Seorang buronan, menurut Bagir, adalah golongan orang-orang yang melawan hukum. Oleh karena itu, putusan bebas bagi Sudjiono Timan dia nilai sebagai bentuk pelecehan hukum.
Kenyataan tersebut jelas sangat bertolak belakang dengan yang dialami seorang anak dibawah umur di Palu, Sulawesi Tengah, pada 2012. Gara-gara dituduh mencuri sandal jepit oleh seorang polisi, setelah mendekam di tahanan selama beberapa bulan, dia dinyatakan bersalah oleh hakim. Palu. Meski vonisnya ringan, anak di bawah umur itu akan menyadang status bekas narapidana seumur hidup.

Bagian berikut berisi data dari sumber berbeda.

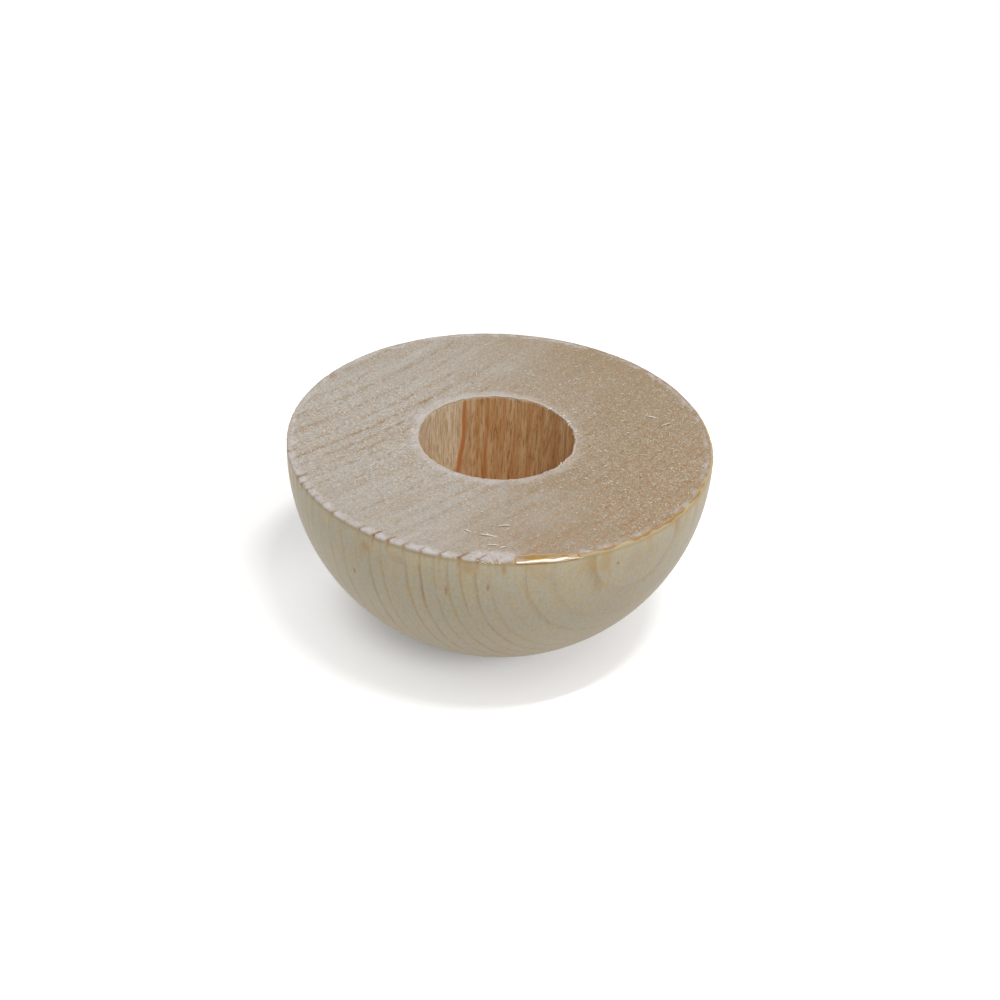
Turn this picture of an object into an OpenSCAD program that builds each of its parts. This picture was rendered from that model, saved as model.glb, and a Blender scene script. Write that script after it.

Lain lagi dengan nenek Minah (55 tahun). Pada 2009, setelah ditahan selama tiga bulan, dia diganjar satu bulan 15 hari oleh pengadilan negeri Purwokerto, Jawa Tengah. Kesalahannya, mencuri tiga buah kakao milik milik PT Rumpun Sari Antan (RSA).
Tiga nelayan Pandeglang, Banten, yang kepergok menangkap 4 ekor udang di kawasan cagar alam bernasib mirip dengan Minah. Mereka terpaksa mendekam dibui selama tiga bulan sampai sidang pengadilan digelar. Ditengah kecaman demikian hebat terhadap cara penganganan kasus tersebut, pada Januari lalu para nelayan tersebut divonis bebas.

Bagaikan kasus besar, kasus nenek Rasminah yang dituduh mencuri 6 buah piring oleh majikannya pada 2012, bahkan dibawa oleh pihak kejaksaan sampai ke tingkat Mahkamah Agung. Rasminah pun akhirnya dijauhi human empat bulan 10 hari. Kegigihan jaksa dalam menangani perkara yang sesungguhnya bisa didamaikan di kantor Satpam atau polisi ini, tentu saja menuai banyak kecaman.
Oleh pakar hukum tata-negara Jimly Assiddiqie vonis terhadap Rasminah adalah bukti bahwa orientasi penegak hukum adalah menjalankan peraturan, bukan menegakkan keadilan.
Melihat itu semua, ketua Mahkamah Agung (MA) Harifin Andi Tumpa beberapa waktu lalu mengimbau agar para hakim tidak menggunakan kaca mata kuda ketika menjalankan tugas. Nilai-nilai keadilan yang tumbuh di masyarakat, katanya, juga harus diperhatikan.
Masalahnya, tak sedikit dari penegak hukum lebih suka memperhatikan keuntungan pribadi ketimbang pengadilan.